Why is this called a Unigram tagger? How does it differ from an HMM tagger?

This is called unigram tagger as it uses only the current word as input. HMM taggers are bigram taggers: they use the previous tag as context in deciding the next tag.
Run this simple tagger and tag the sentences a) "book a flight to London" and b) "I bought a new book". Look at the pos tags. Are there any errors in the pos tags? If so, what could be the reason for them?
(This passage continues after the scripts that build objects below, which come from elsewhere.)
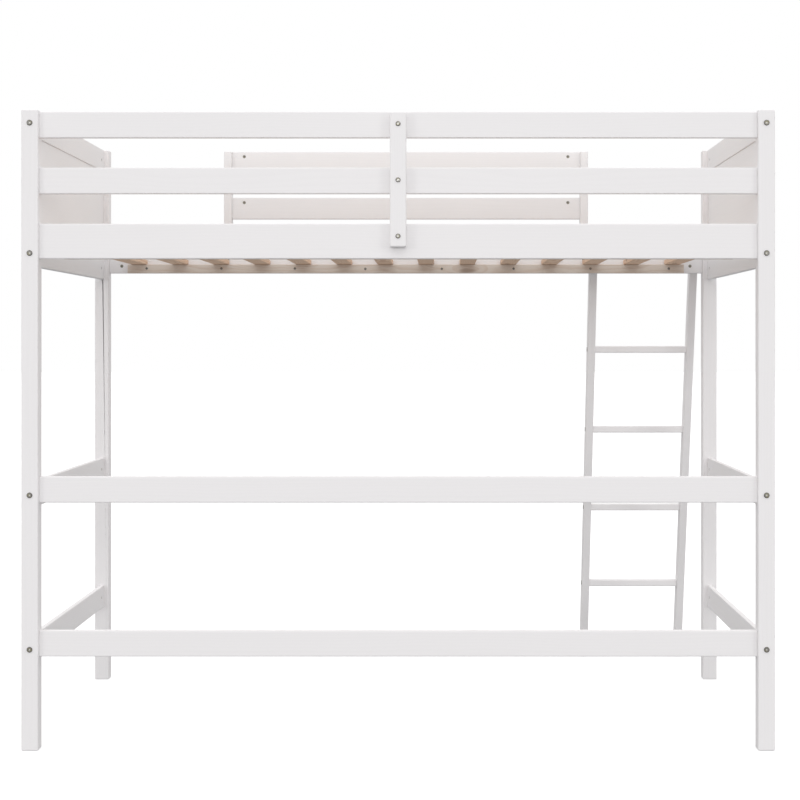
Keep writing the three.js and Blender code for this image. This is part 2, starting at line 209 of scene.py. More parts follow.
class HardwareSettings(PropertyGroup):
    head_diameter: FloatProperty(
        name="Head diameter", description="Diameter of a bolt's flat head",
        default=15 * MM, min=8 * MM, unit="LENGTH",
    )
    head_height: FloatProperty(
        name="Head height", description="Height of a bolt's head over its seat",
        default=2.6 * MM, min=1 * MM, unit="LENGTH",
    )
    socket: FloatProperty(
        name="Socket", description="Width across the flats of the hexagon socket",
        default=4.6 * MM, min=1 * MM, unit="LENGTH",
    )
    shank: FloatProperty(
        name="Shank", description="Diameter of a bolt's shank",
        default=6 * MM, min=2 * MM, unit="LENGTH",
    )
    nut_diameter: FloatProperty(
        name="Barrel nut", description="Diameter of a barrel nut",
        default=10 * MM, min=8 * MM, unit="LENGTH",
    )
    slot: FloatProperty(
        name="Slot", description="Width of the screwdriver slot across a barrel nut",
        default=1.7 * MM, min=0.5 * MM, unit="LENGTH",
    )
    screw_head: FloatProperty(
        name="Screw head", description="Diameter of a wood screw's head",
        default=8 * MM, min=4 * MM, unit="LENGTH",
    )


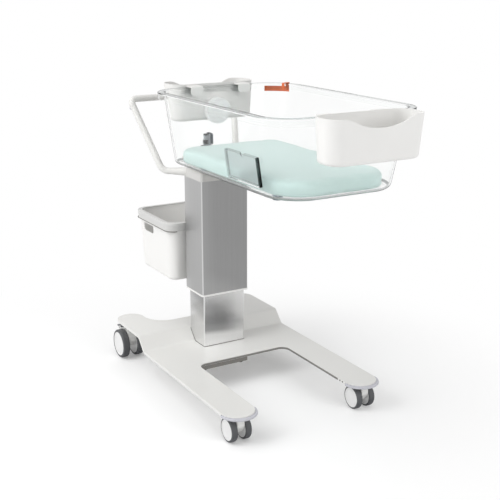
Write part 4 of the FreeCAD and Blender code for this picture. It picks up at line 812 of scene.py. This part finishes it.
# pale floor, soft light from the right, from above and from the foot end, and the camera
studio = {
    "floorColor": (0.8, 0.8, 0.8, 1), "floorGlow": 0.16, "floorReach": 14.0,
    "floorMiddle": (0.2, -0.2, 0), "fadeFrom": 0.3, "fadeTo": 1.35, "skyLight": 0.62,
    "key": {"place": (0.0, -3.2, 2.3), "aim": (0.1, 0, 0.5), "size": 2.6, "power": 62},
    "top": {"place": (-0.2, -1.7, 3.4), "aim": (0.1, 0, 0.4), "size": 2.6, "power": 29},
    "foot": {"place": (4.0, 1.2, 1.8), "aim": (0.1, 0, 0.6), "size": 2.4, "power": 42},
}


def seenDirectly(tree):
    # 1 for camera, mirror and see-through rays, so that they find the pale background
    rays = addNode(tree, "LightPath")
    seen = mathNode(tree, "MAXIMUM", rays.outputs["Is Camera Ray"], rays.outputs["Is Glossy Ray"])
    return mathNode(tree, "MAXIMUM", seen, rays.outputs["Is Transmission Ray"])


def makeWorld():
    # white where it is seen directly, and skyLight as bright where it lights the object
    world = bpy.data.worlds.new("studio")
    world.use_nodes = True
    bpy.context.scene.world = world
    tree = world.node_tree
    backing = tree.nodes["Background"]
    backing.inputs["Color"].default_value = (1, 1, 1, 1)
    strength = spread(tree, seenDirectly(tree), studio["skyLight"], 1.0)
    tree.links.new(strength, backing.inputs["Strength"])


def makeFloor():
    # keeps the shadow near the object and turns plain white further out, by distance from the middle
    reach = studio["floorReach"]
    corners = [(-reach, -reach, 0), (reach, -reach, 0), (reach, reach, 0), (-reach, reach, 0)]
    material = bpy.data.materials.new("paleFloor")
    material.use_nodes = True
    tree = material.node_tree
    tree.nodes.remove(tree.nodes["Principled BSDF"])
    seen = seenDirectly(tree)
    matt = addNode(tree, "BsdfDiffuse", {"Color": studio["floorColor"]})
    glow = addNode(tree, "Emission", {"Strength": mathNode(tree, "MULTIPLY", seen, studio["floorGlow"])})
    near = addNode(tree, "AddShader", {0: matt.outputs[0], 1: glow.outputs[0]})
    away = addNode(tree, "VectorMath", {0: addNode(tree, "TexCoord").outputs["Object"],
                                        1: studio["floorMiddle"]}, operation="DISTANCE").outputs["Value"]
    fade = addNode(tree, "MapRange", {"Value": away, "From Min": studio["fadeFrom"],
                                      "From Max": studio["fadeTo"]}, interpolation_type="SMOOTHSTEP")
    far = addNode(tree, "Emission", {"Strength": 1.0})
    both = addNode(tree, "MixShader", {0: mathNode(tree, "MULTIPLY", fade.outputs["Result"], seen),
                                       1: near.outputs[0], 2: far.outputs[0]})
    tree.links.new(both.outputs[0], tree.nodes["Material Output"].inputs["Surface"])
    floor = meshPiece("studio_floor", corners, [(0, 1, 2, 3)], material, smooth=False)


def makeLamp(name, look):
    # a round area lamp that looks from its place to its aim
    lamp = bpy.data.lights.new(name, "AREA")
    lamp.shape, lamp.size, lamp.energy = "DISK", look["size"], look["power"]
    thing = bpy.data.objects.new(name, lamp)
    thing.location = look["place"]
    thing.rotation_mode = "QUATERNION"
    thing.rotation_quaternion = (Vector(look["aim"]) - Vector(look["place"])).to_track_quat("-Z", "Y")
    bpy.context.scene.collection.objects.link(thing)


viewpoint = {"place": (2.7336, -1.46, 1.3125), "azimuth": 59.8, "pitch": 16.2, "lens": 68.7}


def makeCamera():
    # looks along (-sin a cos p, cos a cos p, -sin p), with the azimuth a and the pitch p
    camera = bpy.data.cameras.new("camera")
    camera.lens, camera.sensor_width = viewpoint["lens"], 36.0
    thing = bpy.data.objects.new("camera", camera)
    a, p = math.radians(viewpoint["azimuth"]), math.radians(viewpoint["pitch"])
    ahead = Vector((-math.sin(a) * math.cos(p), math.cos(a) * math.cos(p), -math.sin(p)))
    thing.location = viewpoint["place"]
    thing.rotation_mode = "QUATERNION"
    thing.rotation_quaternion = ahead.to_track_quat("-Z", "Y")
    bpy.context.scene.collection.objects.link(thing)
    bpy.context.scene.camera = thing


makeWorld()
makeFloor()
for lampName in ("key", "top", "foot"):
    makeLamp(lampName + "_light", studio[lampName])
makeCamera()
bpy.context.scene.view_settings.view_transform = "Standard"
print("studio ready")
In the first sentence "book" is a verb and in the second sentence "book" is a noun. But the unigram tagger assigned the noun tag in both cases because noun is the most frequent tag for "book", and the unigram tagger treats words in isolation. An HMM tagger probably wouldn't make this mistake because it assigns tags in context. Some students suggested that the fact that "book" occurs at the beginning of the sentence provides some (incorrect) evidence that "book" is a noun, since nouns often occur at the beginning of sentence. That might be true (though, I think that noun phrases commonly start a sentence, but usually with determiners, less often bare nouns). But, even if true, consider that "book" is also followed by a determiner. Again, this is a possible occurrence in English (e.g., in a ditransitive construction) but not too common, whereas the probability of a determiner following a verb is likely to be much higher. So overall it seems likely that the HMM would decide "book" is a verb. (You might want to try it out and see! Especially if you are doing Q2 of Going Further for your homework assignment. I have not actually checked the HMM tagging of this sentence myself! However, after writing this answer I realized that the tag transition probabilities in question are actually given in slide 19 of Monday's lecture--for a different corpus but let's assume close enough. Was I right in my intuitions?)